Natalia Osipova in Wayne McGregor's Woolf Works. Photo: Johan Persson
DANCE
(Royal Opera House, London until 13 February and live in cinemas from 9-18 February)
When Wayne McGregor first brought Virginia Woolf’s genre-defying literary voice to the stage of the Royal Opera House in 2015, in his first full-length ballet, it was hailed as a hugely ambitious breakthrough. Now, returning for its second revival, it already seems like a classic, albeit of the most exhilarating and utterly contemporary kind. Based on three of Woolf’s most loved works, Mrs Dalloway, Orlando and The Waves, the ballet doesn’t just capture the essence of the novels - and their author - it somehow feels as poignant and transformative as reading them, too. Astonishingly graceful and powerful at the age of 45, Sarah Lamb was transfixing as Woolf in the production I saw (Natalia Osipova, Marianela Nunez and Lauren Cuthbertson also play the lead during the run) and the entire company is superb. Max Richter’s acclaimed and emotive score is a crucial part of the whole, perfectly capturing the changing moods of each piece.
Lisa O’Kelly, contributing writer

Max Minghella as Whitney Halberstram and Myha’la as Harper Stern in Industry. Photo: BBC/Bad Wolf Productions/HBO/Simon Ridgway
TV
(BBC One and iPlayer)
Strap in for the latest instalment of the high octane investment banker drama, which is back with a fourth season that's darker, meaner and filthier than ever. Returning cast members Myha'la, Marisa Abela, Ken Leung and Kit Harington continue their Machiavellian scheming and plotting; Rob and Gus are out, making way for a host of new characters, including Kiernan Shipka (formerly Sally Draper in Mad Men) and the team behind disruptive new bank Tender, eager to distance themselves from early investments in lascivious internet companies such as OnlyFans rival Siren. New episodes drop on Mondays.
Kathryn Bromwich, writer

No Other Choice. Photo: Mubi
FILM
(15, 139 mins, in UK and Irish cinemas on 23 January)
Think Oscar-winner Parasite meets Ealing Comedy Kind Hearts and Coronets: the latest from Park Chan-wook, No Other Choice is a delectably dark comedy-thriller about status anxiety in South Korea. Lee Byung-hun stars as a family man and corporate stiff who responds to his redundancy with a meticulously planned campaign of homicidal violence. And who’s to say, in his position, you wouldn’t do the same?
Ellen E Jones, Nerve film critic

Badewanne (Bathtub), 1961-1987. Photo: Ulrich Ghezzi. Estate of Joseph Beuys / DACS. Courtesy Thaddaeus Ropac gallery
ART
(Thaddaeus Ropac gallery, London W1 until 21 March, free)
The prolific German artist Joseph Beuys (1921-1986) saw sculpture as a vehicle for individual and collective warmth and transformation - something very important in the Germany he came of age in.

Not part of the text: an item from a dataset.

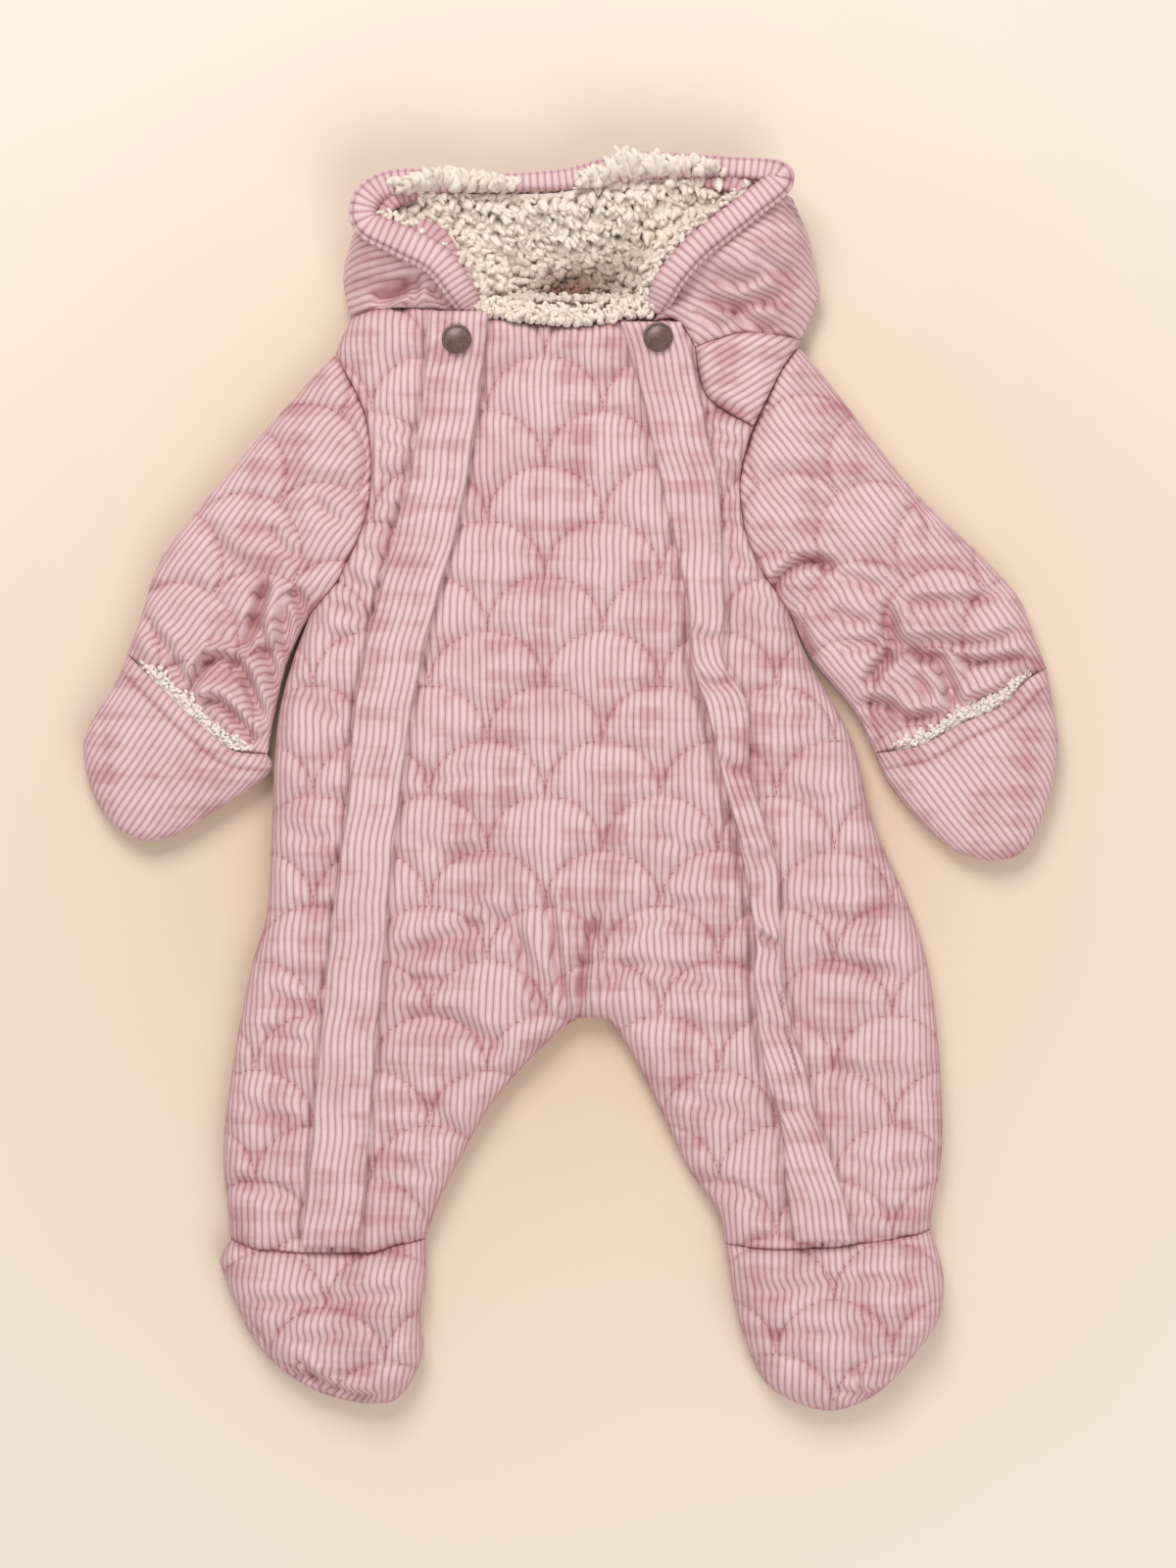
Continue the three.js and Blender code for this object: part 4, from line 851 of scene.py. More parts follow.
@dataclass(frozen=True)
class Pile:
    """Polyester pile, knitted and brushed: curly locks or short plush, off-white, soft and matt.

    Light goes a little way into real locks, so shadows between them stay warm; here that warm shade is painted,
    toward the deep colour at the locks' roots, under the plush and in the hood's hollow.
    """

    name: str
    light: str
    # The colour of the painted shade at the locks' roots and in the hollow.
    deep: str
    grain_mm: float

    def make(self) -> bpy.types.Material:
        """The material."""
        material = bpy.data.materials.new(self.name)
        material.use_nodes = True
        tree = material.node_tree
        tree.nodes.clear()
        place = add_node(tree, "ShaderNodeTexCoord").outputs["Object"]
        painted_shade_and_nap = add_node(tree, "ShaderNodeAttribute", {"attribute_name": "painted_shade_and_nap"})
        noise = add_node(
            tree, "ShaderNodeTexNoise", inputs={"Vector": place, "Scale": 1 / (self.grain_mm * MM), "Detail": 4.0},
        )
        # Random grain, plus the painted shade stored on the mesh, picks the colour between light and deep.
        mixed = add_node(
            tree, "ShaderNodeMath", {"operation": "MULTIPLY_ADD", "use_clamp": True},
            {0: noise.outputs["Fac"], 1: 0.2, 2: painted_shade_and_nap.outputs["Fac"]},
        )
        colour = add_node(tree, "ShaderNodeValToRGB", inputs={"Fac": mixed.outputs[0]})
        set_stops(colour, ((0.0, self.light), (1.0, self.deep)))
        fibres = add_node(tree, "ShaderNodeTexNoise", inputs={"Vector": place, "Scale": 1 / (0.5 * MM), "Detail": 3.0})
        bump = add_node(
            tree, "ShaderNodeBump", inputs={"Height": fibres.outputs["Fac"], "Strength": 0.5, "Distance": 0.4 * MM},
        )
        shader = add_node(
            tree, "ShaderNodeBsdfPrincipled",
            inputs={
                "Base Color": colour.outputs["Color"], "Normal": bump.outputs["Normal"], "Roughness": 0.95,
                "IOR": 1.5, "Specular IOR Level": 0.2, "Sheen Weight": 0.4, "Sheen Roughness": 0.5,
                "Sheen Tint": linear("#FFF6E8"),
            },
        )
        add_node(tree, "ShaderNodeOutputMaterial", inputs={"Surface": shader.outputs[0]})
        return material


@dataclass(frozen=True)
class SnapLacquer:
    """Brass snap cap, stamped and lacquered dark brown, a little worn in random patches to a lighter brown."""

    name: str = "snap_lacquer_brown"
    colour: str = "#573D37"
    worn: str = "#6F554D"

    def make(self) -> bpy.types.Material:
        """The material."""
        material = bpy.data.materials.new(self.name)
        material.use_nodes = True
        tree = material.node_tree
        tree.nodes.clear()
        place = add_node(tree, "ShaderNodeTexCoord").outputs["Object"]
        noise = add_node(tree, "ShaderNodeTexNoise", inputs={"Vector": place, "Scale": 1 / (1.5 * MM), "Detail": 4.0})
        colour = add_node(tree, "ShaderNodeValToRGB", inputs={"Fac": noise.outputs["Fac"]})
        set_stops(colour, ((0.35, self.colour), (0.8, self.worn)))
        rough = add_node(tree, "ShaderNodeMapRange", inputs={0: noise.outputs["Fac"], 1: 0.3, 2: 0.7, 3: 0.34, 4: 0.5})
        shader = add_node(
            tree, "ShaderNodeBsdfPrincipled",
            inputs={
                "Base Color": colour.outputs["Color"], "Roughness": rough.outputs[0], "Metallic": 0.2,
                "Coat Weight": 0.3, "Coat Roughness": 0.25,
            },
        )
        add_node(tree, "ShaderNodeOutputMaterial", inputs={"Surface": shader.outputs[0]})
        return material


@dataclass(frozen=True)
class Thread:
    """Spun polyester sewing thread, twisted and dyed to match, with a soft gloss."""

    name: str = "thread_pink"
    colour: str = "#B07A80"

    def make(self) -> bpy.types.Material:
        """The material."""
        material = bpy.data.materials.new(self.name)
        material.use_nodes = True
        tree = material.node_tree
        tree.nodes.clear()
        place = add_node(tree, "ShaderNodeTexCoord").outputs["Object"]
        noise = add_node(tree, "ShaderNodeTexNoise", inputs={"Vector": place, "Scale": 1 / (0.6 * MM), "Detail": 2.0})
        colour = add_node(tree, "ShaderNodeValToRGB", inputs={"Fac": noise.outputs["Fac"]})
        set_stops(colour, ((0.3, "#94646B"), (0.7, self.colour)))
        shader = add_node(
            tree, "ShaderNodeBsdfPrincipled",
            inputs={"Base Color": colour.outputs["Color"], "Roughness": 0.6, "IOR": 1.5, "Sheen Weight": 0.2},
        )
        add_node(tree, "ShaderNodeOutputMaterial", inputs={"Surface": shader.outputs[0]})
        return material


@dataclass
class Finishes:
    """Every finish of the suit, made once."""

    corduroy: bpy.types.Material
    sherpa: bpy.types.Material
    plush: bpy.types.Material
    snap: bpy.types.Material
    thread: bpy.types.Material

    @classmethod
    def make(cls) -> "Finishes":
        """All the materials."""
        return cls(
            Corduroy().make(),
            Pile("sherpa_pile_cream", "#F3E6D8", "#8E6C5A", 8.0).make(),
            Pile("plush_pile_cream", "#F6EEE7", "#CDB9A9", 3.0).make(),
            SnapLacquer().make(),
            Thread().make(),
        )


def settle(piece: bpy.types.Object, material: bpy.types.Material, slot: str, *nodes: str) -> bpy.types.Object:
    """Gives a piece its finish, its body and the solids that it stands for.

    Args:
        piece: the piece.
        material: its finish.
        slot: a slot name; not used.
        nodes: the solids that it stands for.

    Returns:
        The piece.
    """
    piece.data.materials.clear()
    piece.data.materials.append(material)
    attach(piece, "root")
    if nodes:
        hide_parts(*nodes)
    LOG.info("%s: %d faces", piece.name, len(piece.data.polygons))
    return piece


def ripple(xy: np.ndarray, size: float, seed: float) -> np.ndarray:
    """A low uneven swell of the cloth, about 1 high, with waves about a size long."""
    x, y = xy[:, 0] / size, xy[:, 1] / size
    return (
        np.sin(2.1 * x + 3.3 * y + seed) * np.sin(3.7 * y - 1.3 * x + 2 * seed)
        + 0.6 * np.sin(4.9 * x - 1.9 * y + 3 * seed) * np.sin(2.3 * y + 4.1 * x + seed)
    )


def underside(ground: Ground) -> np.ndarray:
    """Height of the under face: on the floor, and rising in a round towards the sides."""
    share = np.minimum(ground.side / UNDERSIDE_ROUNDING, 1)
    return (SEAM_HEIGHT - RIM_HEIGHT) * (1 - np.sqrt(1 - (1 - share) ** 2))


def under_look(ground: Ground) -> Look:
    """The under face, its ribs pressed flat where it lies on the floor."""
    height = underside(ground)
    free = smooth_step(height / 2.0)
    return Look(height + 0.25 + 0.25 * free, 0.4 + 0.6 * free)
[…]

The first room of this beautiful and timely show hosts a wonderful selection of Andy Warhol portraits of Beuys in his ubiquitous trilby - in case you don’t remember what he looks like. The show itself is built around Bathtub (1961-87), on view in the UK for the first time. Cast from bronze, lead and copper, this monumental piece doesn’t exactly invite you to jump in. Alongside are some of its key precursors, related sculptures and intricate pencil drawings scribbled on the back of envelopes, hotel notepad pages and torn paper. They reveal Beuys’s workings. They show the strong women he saw as our saviours - the heroines of the exhibition’s title who ultimately drive this so-called collective transformation.
While at the gallery, be sure to go upstairs to see a concurrent show of Constantin Brancusi’s beautiful photographs of his own sculptures - he didn’t trust anyone else to photograph them - and also an incredible 2021 painting by Anselm Kiefer where the paint is so thick you question whether it has even dried yet.
Susan Ferguson, Nerve events
BOOKING NOW
THEATRE
The Ladies Football Club
(Sheffield Crucible, 28 February - 28 March)
Sheffield Theatres artistic director Elizabeth Newman directs the world premiere of a new play by Stefano Massini, the writer of hit show The Lehman Trilogy, adapted by Tim Firth, about a group of female factory workers in Sheffield during the first world war who form a women’s soccer team. Frantic Assembly’s Scott Graham choreographs.
BOOKS
An Evening with Kae Tempest
(Bristol, 26 April; Manchester, 28 April; Brighton, 1 May)
The author, musician and poet live on stage discussing, and reading from, his first novel in a decade, Having Spent Life Seeking.
THEATRE
Springwood, Hampstead Theatre, London
(19 June - 25 July)
Actor, presenter, author, screen director and cocktail maker par excellence Stanley Tucci makes his London stage directing debut with a new play by Richard Nelson about a pivotal meeting in 1939 between King George VI and President Roosevelt.